GIVEN EXERCISE: In the listing below, locate the line that contains "foundation();" and the line that contains "cad_parts[node].hide_render = cad_parts[node].hide_viewport". Restate word for word those two lines and every line between them, and nothing else.

DATA SUPPLIED:
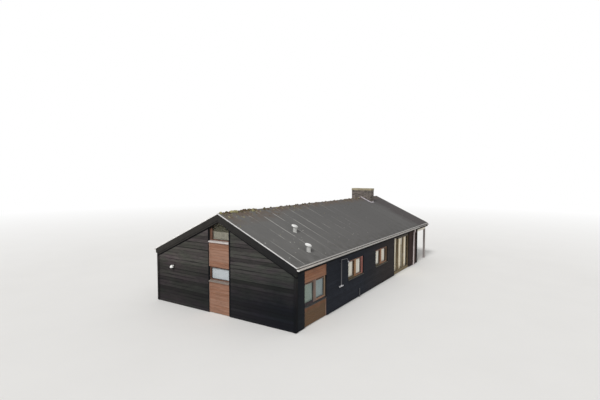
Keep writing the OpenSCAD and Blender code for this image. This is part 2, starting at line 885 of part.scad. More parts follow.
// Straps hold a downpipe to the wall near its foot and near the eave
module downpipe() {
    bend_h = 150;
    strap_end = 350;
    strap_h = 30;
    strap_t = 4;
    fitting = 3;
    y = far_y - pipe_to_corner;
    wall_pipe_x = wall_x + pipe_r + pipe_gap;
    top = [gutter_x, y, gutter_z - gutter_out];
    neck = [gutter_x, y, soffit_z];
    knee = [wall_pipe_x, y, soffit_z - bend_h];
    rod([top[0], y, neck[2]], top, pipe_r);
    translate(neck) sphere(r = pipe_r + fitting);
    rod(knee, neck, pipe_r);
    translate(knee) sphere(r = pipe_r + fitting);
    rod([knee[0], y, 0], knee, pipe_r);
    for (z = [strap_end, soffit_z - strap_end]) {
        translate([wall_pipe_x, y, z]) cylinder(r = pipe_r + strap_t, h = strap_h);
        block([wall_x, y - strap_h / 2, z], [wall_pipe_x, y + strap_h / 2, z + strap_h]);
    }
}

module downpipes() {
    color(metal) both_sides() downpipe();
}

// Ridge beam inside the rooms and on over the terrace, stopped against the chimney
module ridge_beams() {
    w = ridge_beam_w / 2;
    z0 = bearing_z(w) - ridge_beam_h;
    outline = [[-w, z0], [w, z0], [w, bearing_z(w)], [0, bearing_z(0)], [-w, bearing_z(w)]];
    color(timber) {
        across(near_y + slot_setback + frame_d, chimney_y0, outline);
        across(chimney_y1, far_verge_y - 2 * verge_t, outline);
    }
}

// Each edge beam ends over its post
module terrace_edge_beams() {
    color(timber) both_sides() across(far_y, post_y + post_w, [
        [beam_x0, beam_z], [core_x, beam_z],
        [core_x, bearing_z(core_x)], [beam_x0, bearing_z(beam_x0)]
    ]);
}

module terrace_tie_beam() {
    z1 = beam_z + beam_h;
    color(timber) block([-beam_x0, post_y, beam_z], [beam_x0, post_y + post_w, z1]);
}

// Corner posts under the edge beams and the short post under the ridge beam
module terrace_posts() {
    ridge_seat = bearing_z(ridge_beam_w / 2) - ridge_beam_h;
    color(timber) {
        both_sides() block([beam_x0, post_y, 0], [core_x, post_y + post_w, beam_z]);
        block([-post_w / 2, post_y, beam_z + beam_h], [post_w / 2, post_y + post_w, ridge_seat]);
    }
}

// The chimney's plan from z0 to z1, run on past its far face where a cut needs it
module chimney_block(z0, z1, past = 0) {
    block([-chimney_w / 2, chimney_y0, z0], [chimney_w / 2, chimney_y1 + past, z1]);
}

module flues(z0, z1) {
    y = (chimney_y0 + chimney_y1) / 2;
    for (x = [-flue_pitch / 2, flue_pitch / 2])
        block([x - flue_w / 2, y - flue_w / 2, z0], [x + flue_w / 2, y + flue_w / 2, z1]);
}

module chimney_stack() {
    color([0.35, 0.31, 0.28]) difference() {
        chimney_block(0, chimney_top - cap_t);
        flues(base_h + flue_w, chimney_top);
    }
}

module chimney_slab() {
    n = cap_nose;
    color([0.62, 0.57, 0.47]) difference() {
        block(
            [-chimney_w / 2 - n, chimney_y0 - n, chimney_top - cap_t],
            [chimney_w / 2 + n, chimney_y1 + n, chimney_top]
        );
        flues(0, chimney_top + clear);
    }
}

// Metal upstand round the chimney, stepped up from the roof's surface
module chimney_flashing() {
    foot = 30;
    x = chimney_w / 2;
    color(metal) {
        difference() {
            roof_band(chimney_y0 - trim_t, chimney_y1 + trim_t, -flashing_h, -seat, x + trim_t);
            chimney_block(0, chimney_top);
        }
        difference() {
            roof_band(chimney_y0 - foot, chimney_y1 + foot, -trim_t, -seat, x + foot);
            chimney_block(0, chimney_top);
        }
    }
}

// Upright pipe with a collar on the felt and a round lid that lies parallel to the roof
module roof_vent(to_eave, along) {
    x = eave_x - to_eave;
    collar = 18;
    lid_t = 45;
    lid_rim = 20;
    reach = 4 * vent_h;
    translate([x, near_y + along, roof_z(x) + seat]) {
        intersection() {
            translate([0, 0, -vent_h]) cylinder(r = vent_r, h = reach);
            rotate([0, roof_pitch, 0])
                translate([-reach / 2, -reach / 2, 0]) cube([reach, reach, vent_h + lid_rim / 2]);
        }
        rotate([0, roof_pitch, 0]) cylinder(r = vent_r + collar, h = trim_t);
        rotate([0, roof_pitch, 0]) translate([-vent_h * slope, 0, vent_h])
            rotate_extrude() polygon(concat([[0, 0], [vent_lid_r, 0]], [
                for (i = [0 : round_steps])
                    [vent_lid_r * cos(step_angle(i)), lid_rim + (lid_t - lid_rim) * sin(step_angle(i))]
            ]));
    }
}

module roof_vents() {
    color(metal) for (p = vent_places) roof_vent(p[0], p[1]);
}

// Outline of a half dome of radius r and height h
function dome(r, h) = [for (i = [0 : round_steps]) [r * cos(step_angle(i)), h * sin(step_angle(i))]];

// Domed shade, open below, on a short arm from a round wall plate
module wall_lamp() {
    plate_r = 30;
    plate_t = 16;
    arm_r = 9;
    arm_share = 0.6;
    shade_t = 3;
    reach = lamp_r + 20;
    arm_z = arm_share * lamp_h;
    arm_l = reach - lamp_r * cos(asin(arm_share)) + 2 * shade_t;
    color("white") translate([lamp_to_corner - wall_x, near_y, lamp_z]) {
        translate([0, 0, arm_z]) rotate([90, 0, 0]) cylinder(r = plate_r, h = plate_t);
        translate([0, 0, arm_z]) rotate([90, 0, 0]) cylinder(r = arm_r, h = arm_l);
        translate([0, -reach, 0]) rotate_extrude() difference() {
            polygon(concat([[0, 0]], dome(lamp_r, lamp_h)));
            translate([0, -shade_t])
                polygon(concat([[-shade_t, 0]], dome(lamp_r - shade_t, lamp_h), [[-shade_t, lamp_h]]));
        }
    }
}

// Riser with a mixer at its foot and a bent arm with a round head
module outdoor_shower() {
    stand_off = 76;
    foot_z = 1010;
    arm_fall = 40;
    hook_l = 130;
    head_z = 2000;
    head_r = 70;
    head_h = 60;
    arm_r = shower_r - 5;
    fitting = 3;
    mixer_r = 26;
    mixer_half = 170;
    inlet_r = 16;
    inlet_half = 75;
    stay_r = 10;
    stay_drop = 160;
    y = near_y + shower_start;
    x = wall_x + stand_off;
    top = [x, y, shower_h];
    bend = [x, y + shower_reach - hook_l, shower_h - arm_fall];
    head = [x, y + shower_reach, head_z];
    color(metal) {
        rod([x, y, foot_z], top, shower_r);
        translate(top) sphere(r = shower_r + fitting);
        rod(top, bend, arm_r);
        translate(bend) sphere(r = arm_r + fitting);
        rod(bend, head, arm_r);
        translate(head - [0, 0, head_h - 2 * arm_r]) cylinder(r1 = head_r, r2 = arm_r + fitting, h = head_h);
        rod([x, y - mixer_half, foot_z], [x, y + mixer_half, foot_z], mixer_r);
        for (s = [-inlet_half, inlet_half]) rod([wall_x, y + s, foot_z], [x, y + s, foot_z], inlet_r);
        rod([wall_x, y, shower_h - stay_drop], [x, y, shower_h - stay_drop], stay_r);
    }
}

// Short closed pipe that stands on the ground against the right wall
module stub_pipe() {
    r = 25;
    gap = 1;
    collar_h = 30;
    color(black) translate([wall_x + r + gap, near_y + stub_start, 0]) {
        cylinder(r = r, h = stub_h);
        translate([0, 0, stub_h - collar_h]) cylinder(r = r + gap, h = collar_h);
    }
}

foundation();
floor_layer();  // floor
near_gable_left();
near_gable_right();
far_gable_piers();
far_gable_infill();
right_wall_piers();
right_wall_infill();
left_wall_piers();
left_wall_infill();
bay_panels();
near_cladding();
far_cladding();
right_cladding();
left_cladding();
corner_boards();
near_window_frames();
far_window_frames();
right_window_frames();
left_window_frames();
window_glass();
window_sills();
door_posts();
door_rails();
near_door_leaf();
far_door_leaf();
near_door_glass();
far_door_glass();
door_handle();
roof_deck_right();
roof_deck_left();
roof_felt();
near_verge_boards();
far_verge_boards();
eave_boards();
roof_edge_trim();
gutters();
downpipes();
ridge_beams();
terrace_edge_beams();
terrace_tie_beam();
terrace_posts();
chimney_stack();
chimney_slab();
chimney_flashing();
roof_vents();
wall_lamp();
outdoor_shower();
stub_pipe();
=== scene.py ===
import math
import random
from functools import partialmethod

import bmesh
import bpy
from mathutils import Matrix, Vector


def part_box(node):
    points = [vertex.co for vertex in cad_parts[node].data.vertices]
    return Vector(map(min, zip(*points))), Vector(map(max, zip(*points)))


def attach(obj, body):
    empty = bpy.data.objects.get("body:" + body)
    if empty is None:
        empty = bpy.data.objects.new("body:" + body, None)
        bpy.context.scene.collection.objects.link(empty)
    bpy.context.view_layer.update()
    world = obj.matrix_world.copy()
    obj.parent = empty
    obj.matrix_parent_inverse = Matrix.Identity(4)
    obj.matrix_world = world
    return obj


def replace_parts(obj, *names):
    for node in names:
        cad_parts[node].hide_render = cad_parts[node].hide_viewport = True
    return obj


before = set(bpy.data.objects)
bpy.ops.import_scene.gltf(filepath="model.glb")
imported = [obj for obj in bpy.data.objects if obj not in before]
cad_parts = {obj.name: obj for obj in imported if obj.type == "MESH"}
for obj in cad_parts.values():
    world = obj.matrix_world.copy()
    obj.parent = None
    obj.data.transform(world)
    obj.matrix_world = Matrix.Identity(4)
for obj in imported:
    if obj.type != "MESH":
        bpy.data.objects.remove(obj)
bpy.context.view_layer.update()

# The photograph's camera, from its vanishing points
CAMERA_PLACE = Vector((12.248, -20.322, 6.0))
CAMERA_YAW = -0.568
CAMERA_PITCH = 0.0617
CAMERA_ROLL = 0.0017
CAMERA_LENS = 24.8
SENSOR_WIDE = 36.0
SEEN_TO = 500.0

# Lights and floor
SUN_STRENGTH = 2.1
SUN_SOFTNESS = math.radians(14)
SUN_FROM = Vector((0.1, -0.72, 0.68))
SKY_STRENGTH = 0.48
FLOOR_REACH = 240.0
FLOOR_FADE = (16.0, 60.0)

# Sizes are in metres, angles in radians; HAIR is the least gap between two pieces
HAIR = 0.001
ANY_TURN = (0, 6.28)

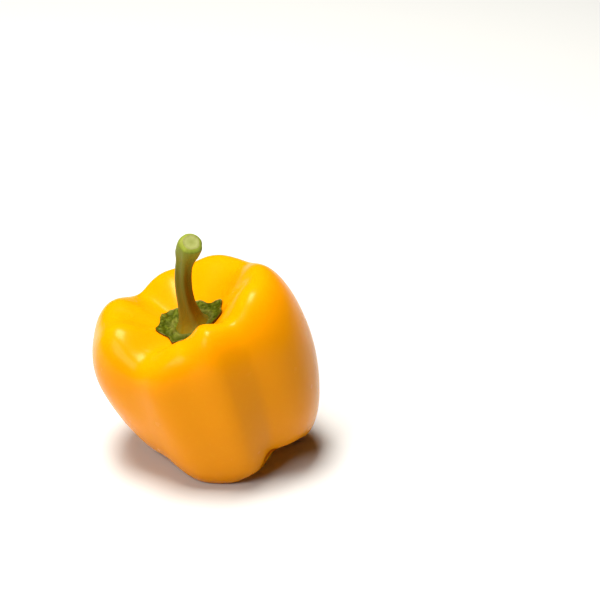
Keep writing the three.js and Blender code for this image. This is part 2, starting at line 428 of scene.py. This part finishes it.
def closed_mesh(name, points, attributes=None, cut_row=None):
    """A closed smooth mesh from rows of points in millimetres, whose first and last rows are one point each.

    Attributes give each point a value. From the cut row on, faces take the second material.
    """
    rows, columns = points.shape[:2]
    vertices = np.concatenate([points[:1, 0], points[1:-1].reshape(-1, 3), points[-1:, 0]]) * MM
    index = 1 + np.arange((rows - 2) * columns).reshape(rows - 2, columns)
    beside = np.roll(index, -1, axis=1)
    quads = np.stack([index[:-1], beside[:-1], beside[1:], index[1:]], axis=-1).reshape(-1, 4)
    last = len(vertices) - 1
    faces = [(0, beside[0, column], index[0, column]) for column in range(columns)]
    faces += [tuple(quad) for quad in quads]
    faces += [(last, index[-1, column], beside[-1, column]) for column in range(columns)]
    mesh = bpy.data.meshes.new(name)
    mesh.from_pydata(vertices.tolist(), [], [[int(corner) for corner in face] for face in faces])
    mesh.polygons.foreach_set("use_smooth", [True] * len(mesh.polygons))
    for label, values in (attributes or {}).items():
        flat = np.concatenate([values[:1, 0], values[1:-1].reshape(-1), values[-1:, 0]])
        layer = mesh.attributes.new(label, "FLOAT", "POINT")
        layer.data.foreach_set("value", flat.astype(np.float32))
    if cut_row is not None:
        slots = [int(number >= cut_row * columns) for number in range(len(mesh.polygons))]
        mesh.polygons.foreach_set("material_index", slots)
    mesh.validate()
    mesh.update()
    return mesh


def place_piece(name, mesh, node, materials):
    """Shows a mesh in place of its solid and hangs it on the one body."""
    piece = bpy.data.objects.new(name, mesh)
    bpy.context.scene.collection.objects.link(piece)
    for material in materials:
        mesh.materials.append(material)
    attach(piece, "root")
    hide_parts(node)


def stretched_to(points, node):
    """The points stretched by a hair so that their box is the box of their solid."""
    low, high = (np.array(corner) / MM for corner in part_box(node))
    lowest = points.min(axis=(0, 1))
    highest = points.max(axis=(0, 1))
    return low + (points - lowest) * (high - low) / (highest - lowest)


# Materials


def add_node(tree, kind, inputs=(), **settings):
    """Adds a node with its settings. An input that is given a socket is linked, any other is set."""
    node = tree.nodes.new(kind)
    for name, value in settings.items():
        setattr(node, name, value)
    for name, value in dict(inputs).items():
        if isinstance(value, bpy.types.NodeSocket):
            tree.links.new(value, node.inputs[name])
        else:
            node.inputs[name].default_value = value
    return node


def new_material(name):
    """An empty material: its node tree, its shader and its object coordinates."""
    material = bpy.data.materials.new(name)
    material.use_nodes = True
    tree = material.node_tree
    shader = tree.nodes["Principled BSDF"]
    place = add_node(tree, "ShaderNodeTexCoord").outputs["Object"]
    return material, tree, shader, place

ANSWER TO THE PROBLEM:
foundation();
floor_layer();  // floor
near_gable_left();
near_gable_right();
far_gable_piers();
far_gable_infill();
right_wall_piers();
right_wall_infill();
left_wall_piers();
left_wall_infill();
bay_panels();
near_cladding();
far_cladding();
right_cladding();
left_cladding();
corner_boards();
near_window_frames();
far_window_frames();
right_window_frames();
left_window_frames();
window_glass();
window_sills();
door_posts();
door_rails();
near_door_leaf();
far_door_leaf();
near_door_glass();
far_door_glass();
door_handle();
roof_deck_right();
roof_deck_left();
roof_felt();
near_verge_boards();
far_verge_boards();
eave_boards();
roof_edge_trim();
gutters();
downpipes();
ridge_beams();
terrace_edge_beams();
terrace_tie_beam();
terrace_posts();
chimney_stack();
chimney_slab();
chimney_flashing();
roof_vents();
wall_lamp();
outdoor_shower();
stub_pipe();
=== scene.py ===
import math
import random
from functools import partialmethod

import bmesh
import bpy
from mathutils import Matrix, Vector


def part_box(node):
    points = [vertex.co for vertex in cad_parts[node].data.vertices]
    return Vector(map(min, zip(*points))), Vector(map(max, zip(*points)))


def attach(obj, body):
    empty = bpy.data.objects.get("body:" + body)
    if empty is None:
        empty = bpy.data.objects.new("body:" + body, None)
        bpy.context.scene.collection.objects.link(empty)
    bpy.context.view_layer.update()
    world = obj.matrix_world.copy()
    obj.parent = empty
    obj.matrix_parent_inverse = Matrix.Identity(4)
    obj.matrix_world = world
    return obj


def replace_parts(obj, *names):
    for node in names:
        cad_parts[node].hide_render = cad_parts[node].hide_viewport = True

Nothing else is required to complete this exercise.